Some economists think that full employment leads to disastrous economic consequences because full employment leads to high rates of inflation. And high rates of inflation led UK governments to abandon the goal of full employment in the 70s. High inflation can occur with full employment because workers have increased bargaining power for wage increases. But employers are unwilling to take a cut in their profits. So, when they give their employees a pay rise, they pass the cost onto their customers by increasing the price of their product. Played out on a society-wide level, prices in everything rise. And we get inflation. And in response to higher prices employees ask for higher wages, the cost of which employers pass onto their customers creating another price rise. So the circle of wage rises and price rises goes on and high inflation is the result. And high inflation could make the UK less competitive relative to other countries and is bad for people with savings including pensioners.

But other economists don’t think that full employment would necessarily lead to high inflation. These people point to Scandivanian and other European examples in which full employment was maintained but inflation largely controlled because of good relationships between the government and the unions and between employers and employees.

So, if Byrne and Labour want to propose full employment, they need to show that they can reach full employment without any perilous inflationary consequences. That they have a set of policies and instruments that they plan to use and put in place to ensure that full employment doesn’t produce these bad consequences.

But perhaps more importantly we need to know how Byrne and Labour plan to achieve full employment. Full employment was only mentioned by Byrne in the subheading of his piece. And no distinct policies for reaching full employment seemed to be mentioned. This leads to the worry that Byrne and Labour don’t plan to use any new policies to get us back to full employment.

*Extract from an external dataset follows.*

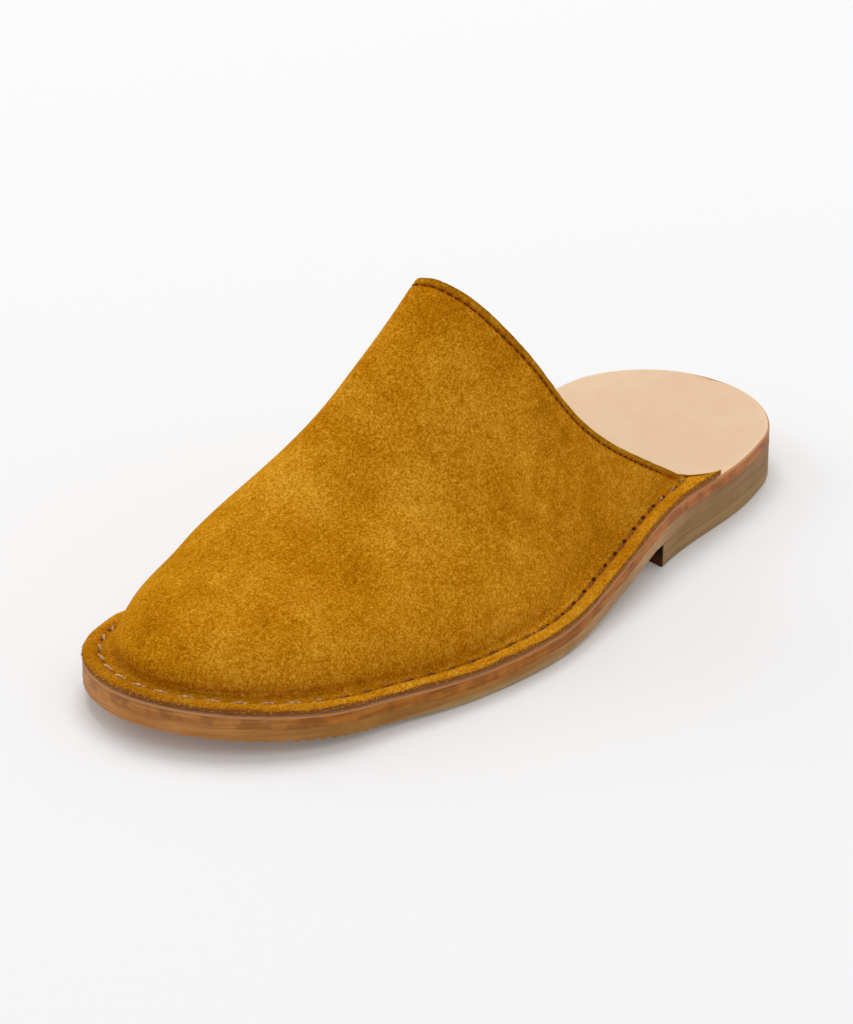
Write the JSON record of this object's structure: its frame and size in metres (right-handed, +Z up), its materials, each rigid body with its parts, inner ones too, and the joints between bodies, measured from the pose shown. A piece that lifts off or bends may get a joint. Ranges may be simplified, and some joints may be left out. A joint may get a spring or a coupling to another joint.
{
  "type": "slipper",
  "caption": "Backless leather slipper for the left foot: suede upper turned out and stitched down over an insole, rubber outsole and low stacked heel.",
  "frame": {"origin": "on the floor, under the middle of the sole's outline box", "axes": "+Z up, the toe towards -Y, the outer side of the left foot towards +X"},
  "size_m": [0.1047, 0.275, 0.0915],
  "materials": {
    "suede": "golden brown suede with a short brushed nap",
    "insole_leather": "smooth natural vegetable tanned leather, burnished reddish brown at its edge",
    "outsole_rubber": "matt brown rubber",
    "heel_leather": "waxed grey brown edge",
    "top_piece_rubber": "matt golden brown rubber"
  },
  "bodies": {
    "root": {"upper": "suede", "insole": "insole_leather", "outsole": "outsole_rubber", "heel_lift": "heel_leather", "heel_top_piece": "top_piece_rubber"}
  },
  "joints": []
}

In a Policy Network pamphlet of 2000, Achieving Full Employment, Geoff Mulgan and Richard Layard suggested that New Labour’s blend of training, work experience and sanctions for people on out-of-work benefits had led to a significant drop in unemployment and would eventually lead to full employment. And the only policies that Byrne mentioned in his article were training and conditionality policies. So the fear is that Labour and Byrne still endorse the thinking of the earlier New Labour years. They want to reinstate the goal of full employment but want to try to get there via the means of the same old sanctions and training policies. Policies similar to those that have been used by the Coalition government and have failed to get people back to work. Until Byrne makes it clear that it’s new ways towards sustainable full employment that he and Labour are interested in we have no reason to support his proposal or be excited by it.